Last month, I posted a photograph on my Facebook page of homeless people sleeping in the alcove behind the Ministerio de Economía (Economy Ministry) in downtown Buenos Aires. I regret having to admit that I misidentified the building in question, as this alcove on the block of Moreno Street between Defensa and Balcarce is really part of the Administration Federal de Ingresos Públicos (AFIP, pictured below), Argentina’s counterpart to the Internal Revenue Service (IRS).
In fact, I was not completely wrong, as AFIP operates under the economy ministry, whose headquarters is one block east, across Balcarce. And I still won’t retract my criticism of the government’s economic hypocrisy - it has not made nearly the progress it claims in reducing poverty, and large numbers of individuals and families still survive outside any social safety net.
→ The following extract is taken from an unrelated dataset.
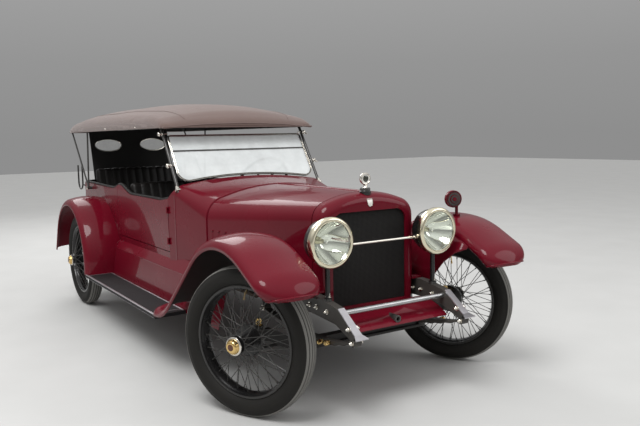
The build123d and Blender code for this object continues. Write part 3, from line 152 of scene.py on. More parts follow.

I’ve passed the Economía building countless times. It’s been the site of many historic events, most notably when military opponents of President Juan Domingo Perón (himself a general) bombarded the Plaza de Mayo in mid-1955; shrapnel marks remain on the building’s granite exterior (pictured above). I never considered, though, that I might some day take a tour of this bureaucratic monolith until last Tuesday, when my nephew Juan – who works there – invited his father Carlos, my wife María Laura (Carlos’s sister) and me to have lunch on the building’s 12th floor terrace.
The cafeteria food, apparently, is nothing to write home about, so we went to the nearby vegan café Vita, to get some takeaway. I wasn’t particularly hungry, so I only ordered a fresh-squeezed orange juice before we returned and, after passing through security, took the elevator to the 11th floor and walked the stairs to the 12th. En route, I photographed the poster below of one of Economy Minister Axel Kicillof’s proudest achievements: the “Precios Cuidados” program that relies on government intervention to subdue inflation on certain supermarket products . This "Price Watch" program has resulted in shortages of the products in question, though blaming the shortages on high demand sounds disingenuous.
On the inside, the building is unimpressive, but views from the terrace are interesting if not necessarily impressive – Buenos Aires has an unprepossessing skyline, though there are many individual buildings of architectural interest, especially the domes and mansards of early 20th-century buildings on and around the Plaza de Mayo.
From this vantage point, one particularly unimpressive structure is the Casa Rosada executive mansion (pictured below), which looks far less distinguished than it does from the Plaza itself.